Mines been doing a similar thing lately and im pretty sure it has to do with the fact that the weather here is perfect for driving with the windows down letting the outside dirty air get on the inside on all of the windows. that along with using the defrost in the morning blasting air across the window. windex has worked alright for me too. might try a high quality glass cleaner to see if it helps. 

i was mainly asking all the questions to see if your problem is the same one that i am having. and it soungs like it. so hopefully others can help both of use. 

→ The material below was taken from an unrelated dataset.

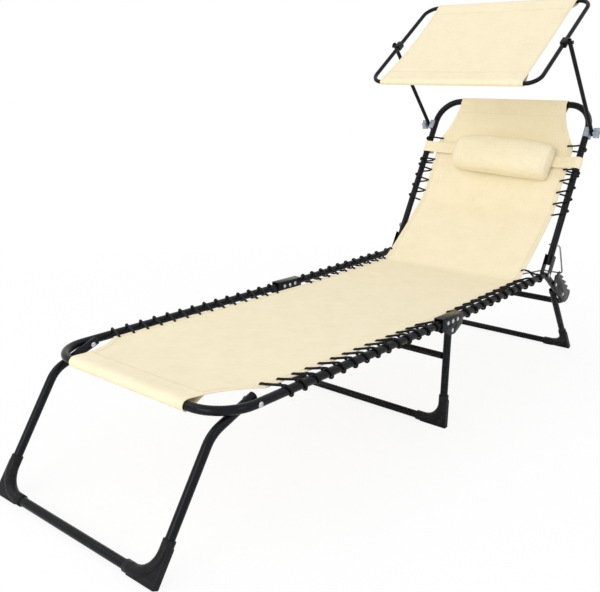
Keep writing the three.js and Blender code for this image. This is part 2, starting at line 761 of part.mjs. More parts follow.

one more question. where you using one cleaner and then switched to another one? and the problem got worse?


----------



## Honest Bob (Nov 7, 2002)

Aha! Yeah I let my windows go uncleaned for so long now it seems they wont come clean. Could be that the windex I am using is a little too watered down.


----------



## nissmax88 (May 30, 2003)

I heard it has to do with smoking in the car. It causes a build up on the glass.
My car has it cause my grandma was a heavy window up smoker now i have the car and don't smoke but can't seem to get rid of the film. BTW none of my cars have had this film on them and I don't smoke. 
Not positive if that is the cause.


----------



## BFinlay (Apr 20, 2003)

im not a smoker and never have been. and i do not think the previous owner of my car was a smoker either. but i have a similar problem. but it seems to come and go. ive learned to live with it though.


----------



## xt_out (Jun 23, 2003)

i thought it might be from smoking, but i only smoke in my car just sitting there with the door open. basically to listen to a cd and smoke on my work breaks. this fog has been happening to me lately when im driving, the whole car just gets fogged up, even when i turn the defrost on or crack some windows. it's not a 'dirty' thing. its just the right (wrong i should say) weather conditions i think.


----------



## hotnissanbabe2003 (Oct 10, 2003)

my winshield does the same thing..i am a smoker..but it was doing it before i started smoking in my truck! i think it may be that i put some of that fog-x stuff on my windshield and i didn't completely get it all off..oh yeah..and that non-streak window cleaner (any of them) doesn't hold up to it's name!!!


----------



## smileypaul (Dec 2, 2003)

Do you get an odd smell from the heater when you are using it as well? you may have a hole in your heatercore.. which will result in it leaking, and burning off fluid... the result is a small amoutn of smoke coming from the vents...and it will build up on your windows very quickly..  and it is very hard to clean off.. it look slike its foggy, but its a thin layer of sludge on the glass..  if this is the case, there is some rad stuff you can throw in there to fill the hole from your local store...


----------



## BFinlay (Apr 20, 2003)

I dont have any problem with my heater. the haze seems to be worse on my rear window then the front one. could this be cuased by the defroster on the widow?


----------



## danifilth (May 14, 2003)

get some goof-off in a spray bottle that stuff will kill anything. Just make sure you dont spray anything else with it


----------



## BFinlay (Apr 20, 2003)

danifilth said:


> get some goof-off in a spray bottle that stuff will kill anything. Just make sure you dont spray anything else with it


everytime i have used goof off on the outside of the window it seems to leave a slight haze as well. And i wont be using it on the inside becuase i would like to keep my tint.


----------



## danifilth (May 14, 2003)

wait a sec......did you say you have tinted windows?Is the fog on the inside or outside.Also I heard you shouldnt use windex on tinted windows or it will mess them up.Not sure what it does though


----------



## BFinlay (Apr 20, 2003)

its not the best idea to use windex because it contains ammonia. and that will eat through the adhesive that hold the tint to the glass. but that is only if you let it sit on the glass. i have used windex wipes with no adverse affects


----------



## hotnissanbabe2003 (Oct 10, 2003)

yeah i have been told that before..actually when i got my windows tinted they told me not to use windex or anything else with Amonia in it! .......but my fog is ONLY on my winshield..not on any other window! wish someone could help us!


----------